Meditation on This Sunday's Gospel
by Kristin Berkey-Abbott
The readings for Sunday, March 27, 2011:
First Reading: Exodus 17:1-7
Psalm: Psalm 95
Second Reading: Romans 5:1-11
Gospel: John 4:5-42
If you didn't read much of the Bible, you might assume that Samaritans are good people; after all, wasn't the only person who stopped to help the traveler who was assaulted and left for dead, wasn't that person a Samaritan?
Yes, and that's part of the point of the story that many of us miss. Church officials didn't stop to help. The only person who did stop to help was one of the lowest people in the social stratosphere.
Actually, today's Gospel introduces us to one lower, a Samaritan woman. We know that she has low status because she's a Samaritan and because she's coming to the well later in the day. It would have been the custom to come early in the morning to socialize, and the fact that she doesn't come then speaks volumes. She's a woman in a patriarchal society and part of a group (Samaritans) who have almost no social status. It would only be worse if she was a prostitute or a slave.
Yet, Jesus has a long conversation with her, the longest that he has with anyone recorded in the New Testament. Here, again this week, Jesus is in Mystic mode. She asks questions, and he gives her complex answers.
But unlike Nicodemus, she grasps his meaning immediately. And she believes. She goes back to her city and spreads the good news. And her fellow citizens believe her and follow her back to follow Jesus. Notice how she has gone from isolation to community.
Jesus preaches to them and seems to include them, complete outsiders, in his vision of the Kingdom. Hence the good news: Jesus came for us all.
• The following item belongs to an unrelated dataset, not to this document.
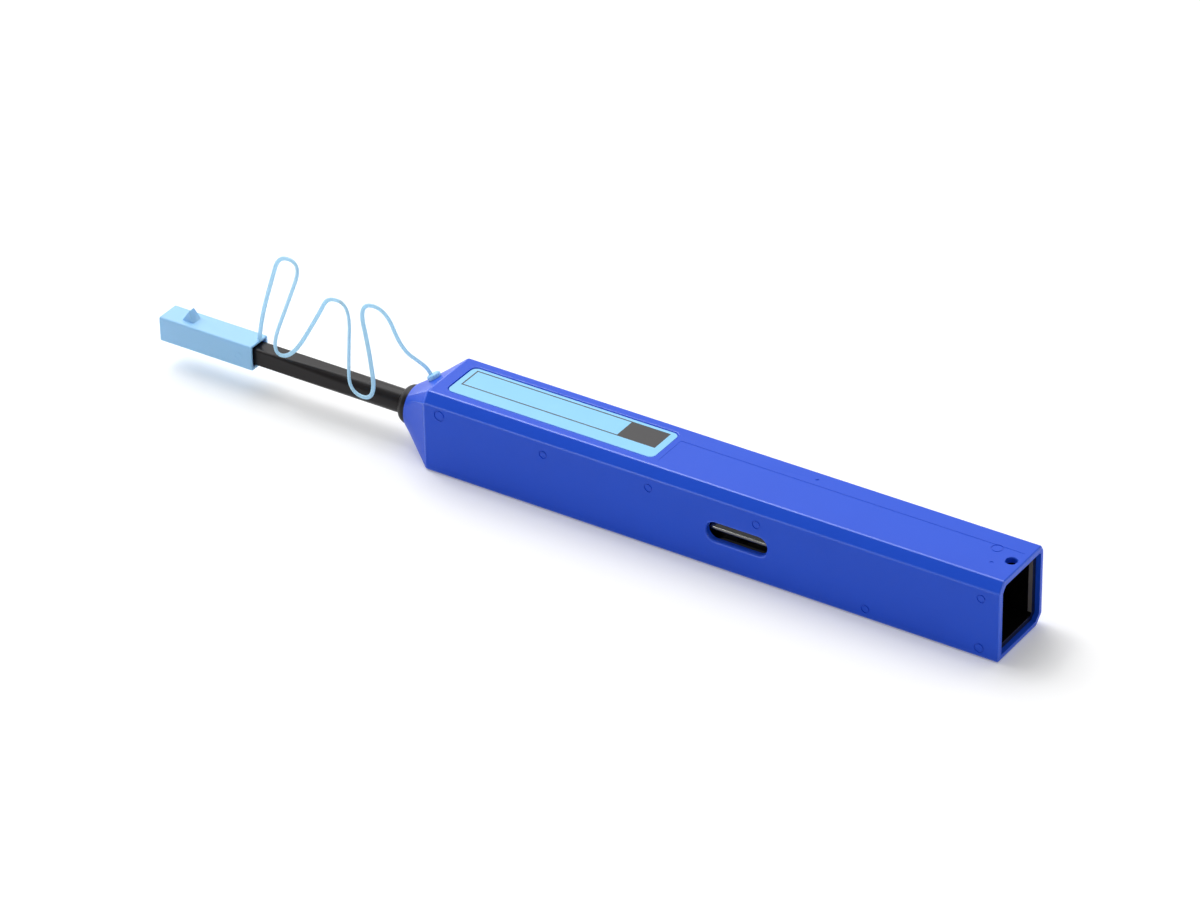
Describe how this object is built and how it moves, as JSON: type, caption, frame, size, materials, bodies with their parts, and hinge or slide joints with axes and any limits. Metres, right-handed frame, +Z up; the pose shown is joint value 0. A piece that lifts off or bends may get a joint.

Years ago, I listened to NPR commemorate the 40th anniversary of Mr. Rodgers and the neighborhood that he created for so many children on PBS television. They played a clip of him speaking to the grown ups who had grown up watching him. He reminded us of what he had told us when we were children: "I like you just the way you are."
I felt tears well up from a deep, inside place. How seldom we hear that, either as children or as grown ups! How often are we exhorted to improve ourselves this way or that way. How relentlessly we quest for perfection.
In this Gospel, we hear a similar voice to Mr. Rodgers, the voice of Christ who will spend time with people who are completely outcast. We are never too lost for God. We don't have to improve ourselves to win salvation. God doesn't tell us that we'll win love if we just lose ten pounds or pray more often or work one more night in the soup kitchen or give away ten more dollars a week to worthy charities.
Jesus doesn't send the Samaritan woman back to town until he's made a connection with her. He doesn't say, "Hey, if you're at a well at noon, you must be a real slut, if the women won't even let you come to the well with them in the morning. Mend your slutty ways, and maybe I'll let you be part of my vision for the Kingdom."
No, he spends time with her and that's how he wins her over. He knows that humans can't change themselves in the hopes of some kind of redemption; we can’t even lose 10 pounds in time for our class reunion, much less make the substantial changes that will take us into a healthier older age. However, Jesus knows the path to true change; he knows that humans are more likely to change if they feel like God loves them and wants to be with them just the way they are. Jesus comes to say, “You’ve lived in the land of self-loathing long enough. Sit with me and talk about what matters.” That treatment might be enough to motivate us to behave like we are the light of the world.